A mulher mãe passa a ser então uma extensão da maternidade. Isso autoriza o entrevistador na vaga de emprego a questionar sobre a sua maternidade. Autoriza os parentes a questionarem sobre a forma como você educa, se dá ou não doce, se deixa ou não tomar refrigerante. Autoriza os homens a questionarem o seu caráter por você ser uma mãe solo. Autoriza as amigas a te excluírem de certos programas. A maternidade autoriza o silenciamento, a exclusão, os palpites, as cobranças. A maternidade autoriza alguém a te vigiar fazendo côco de dentro do banheiro. 

Como se a maternidade fosse uma simples escolha. Mas não é. A maternidade é compulsória. 

Se você escolheu ter um filho, dois, dez, se sente feliz e plena com tudo isso, eu fico ainda mais feliz por você. Mas, você é exceção, não regra. Nós mulheres crescemos sendo treinadas para exercer a maternidade. Meninas brincam de bonecas, meninos brincam de carrinhos. Preciso dizer mais?

Crianças exigem acompanhamento, exigem que seus responsáveis se tornem multiprofissionais: psicólogos, pedagogos, professores, enfermeiros, babás, cozinheiras, domésticas. Mas isso é cobrado da mãe. Apenas da mãe. 
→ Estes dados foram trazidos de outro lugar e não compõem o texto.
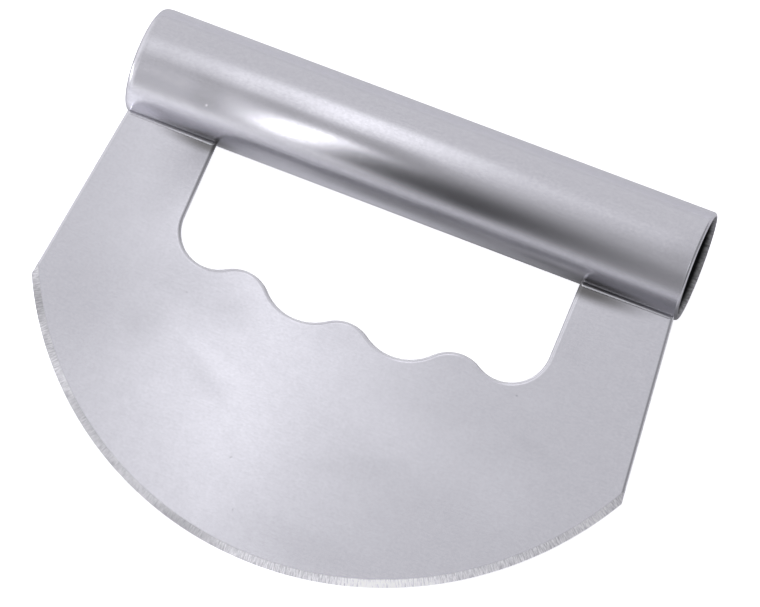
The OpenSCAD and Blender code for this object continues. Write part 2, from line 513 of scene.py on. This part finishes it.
bladeLook = {
    "bright": (0.606, 0.602, 0.649, 1), "dull": (0.561, 0.557, 0.602, 1),
    "roughLow": 0.20, "roughHigh": 0.22, "anisotropy": 0.5,
    "grain": {"Along": 0.24, "Across": 3.0, "Specks": 1.5, "Mottle": 0.30},
    "bump": (0.2, 0.004),  # strength, height in millimetres
    "scratchColour": (0.64, 0.64, 0.69, 1), "scratchSize": 0.035, "scratchTurn": 25, "scratchShow": 0.2,
    "edgeSheenColour": (0.80, 0.797, 0.84, 1), "edgeSheenFrom": 0.04, "edgeSheenFull": 0.35,  # painted sheen on the rounded edges: it starts and is full this far below the face
    # the scallops are only tumbled, so they are rougher and duller than the legs, but their edges are
    # painted lighter still as painted sheen: from, to, across and down the blade
    "tumbled": 0.62, "openingSheenColour": (0.97, 0.968, 1.0, 1), "openingSheenX": (60, 57), "openingSheenY": (-40, -46),
    # painted shade on the blade just under each weld bead
    "weldShadeColour": (0.085, 0.082, 0.078, 1),
    "weldShadePatches": (((-58, -17.2, 0.75), (20, 3.8, 2), 0.75), ((58, -17.8, 0.75), (25, 4.4, 2), 0.85)),
    # slow changes of tone, partly painted: painted shade on the legs under the welds, then painted
    # reflections and uneven tone on the rest of the face
    "patches": (
        ((-57, -22, 0.75), (20, 20, 5), 0, -0.22), ((-57, -19, 0.75), (8, 9, 5), 0, -0.12),
        ((-64, -37, 0.75), (9, 12, 5), 0, -0.05), ((60, -35, 0.75), (12, 8, 5), 0, -0.02),
        ((-44, -56, 0.75), (26, 17, 5), 0, -0.11), ((-20, -91, 0.75), (24, 30, 5), 20, 0.075),
        ((32, -76, 0.75), (36, 15, 5), -10, 0.07), ((-68, -70, 0.75), (26, 26, 5), 0, -0.07),
        ((-3, -54, 0.75), (16, 10, 5), 0, -0.06), ((58, -80, 0.75), (18, 20, 5), 0, 0.05),
        ((12, -113, 0.75), (26, 9, 5), 0, -0.06), ((-31, -74, 0.75), (19, 4, 5), -20, 0.06),
        ((-30, -81, 0.75), (14, 5, 5), -30, -0.08), ((-31, -60, 0.75), (13, 9, 5), 0, -0.06),
        ((-53, -71, 0.75), (10, 10, 5), 0, -0.07), ((-42, -88, 0.75), (10, 9, 5), 0, 0.035),
        ((16, -88, 0.75), (26, 6, 5), 19, -0.04), ((44, -67, 0.75), (13, 6, 5), 19, 0.03),
        ((57, -52, 0.75), (8, 6, 5), 0, 0.03), ((61, -65, 0.75), (12, 4, 5), -8, -0.035),
        ((29, -50, 0.75), (16, 5, 5), 0, -0.035), ((-17, -112, 0.75), (10, 9, 5), 0, 0.045),
        # small pits
        ((-15.6, -97.8, 0.75), (0.4, 0.9, 5), -35, -0.26),
        ((-9.3, -111.2, 0.75), (0.35, 0.7, 5), 10, -0.20),
        ((-45.8, -59.0, 0.75), (0.5, 0.4, 5), 0, -0.16), ((51.1, -52.6, 0.75), (0.6, 0.4, 5), 20, -0.26),
    ),
}
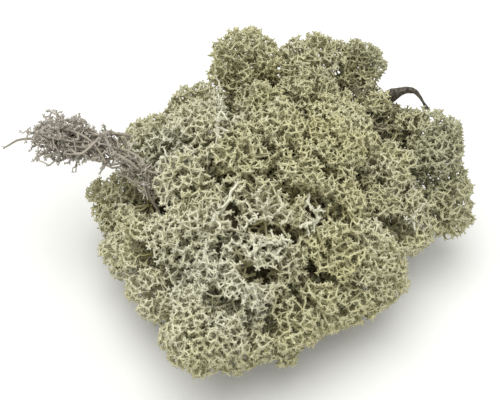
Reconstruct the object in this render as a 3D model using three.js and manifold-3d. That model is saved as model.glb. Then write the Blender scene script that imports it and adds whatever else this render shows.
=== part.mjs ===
// A clump of dried reindeer moss, which is a lichen: round pale heads of forked branchlets stand close
// together over a packed tangle of old grey-brown stems. A grey tuft leans out at the back left corner, and a
// dark twig is caught between the heads at the right.
//
// Millimetres, +Z up. +X is along the clump's long side and +Y towards its back. The origin is the middle of
// the small flat spot that the clump rests on.
import * as THREE from "three";
import { mergeVertices } from "three/addons/utils/BufferGeometryUtils.js";
import Module from "manifold-3d";

const wasm = await Module();
wasm.setup();

// --- Driving dimensions -------------------------------------------------------------------------------------

const CLUMP_LENGTH = 200; // over the heads' tips, without the tufts that lean out
const CLUMP_WIDTH = 166;
const CLUMP_HEIGHT = 97;
const SQUARENESS = 4; // the outline's exponent: 2 is an ellipse, and more is squarer
const FULLNESS = 2.6; // the same for how the top rounds into the sides. The underside is an ellipse's.
const HEAD_RADIUS = 20; // a full head, from its middle to the branchlets' tips
const HEAD_COUNT = 51; // with the grey tuft
const STAND_OFF = 14; // from the packed old stems to the middle of a head
const WIDEST_HEIGHT = 38; // where the packed old stems are widest
const RESTING_SHARE = 0.4; // the flat spot, as a share of the old stems' width
const LOOSE_STEM_COUNT = 38;
const SURFACE_SAMPLES = 2500; // places by which the heads are spread evenly
const RISER_RADIUS = 2; // the stem that carries a head
const GAP = 0.3; // between pieces that touch
const FLOOR_CLEARANCE = 1.2; // heads and loose stems stay this far above what the clump rests on
const SEED = 4327;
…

E mesmo diante de tudo isso, todas estas violações aos direitos individuais, todas as invasões da sua vida privada, todas as cobranças, é preciso ainda que a mãe consiga separar da criança a violência contra a maternidade. Afinal, não é responsabilidade da criança que a sociedade seja violenta e sem empatia com as mães. É um problema da sociedade, não do filho.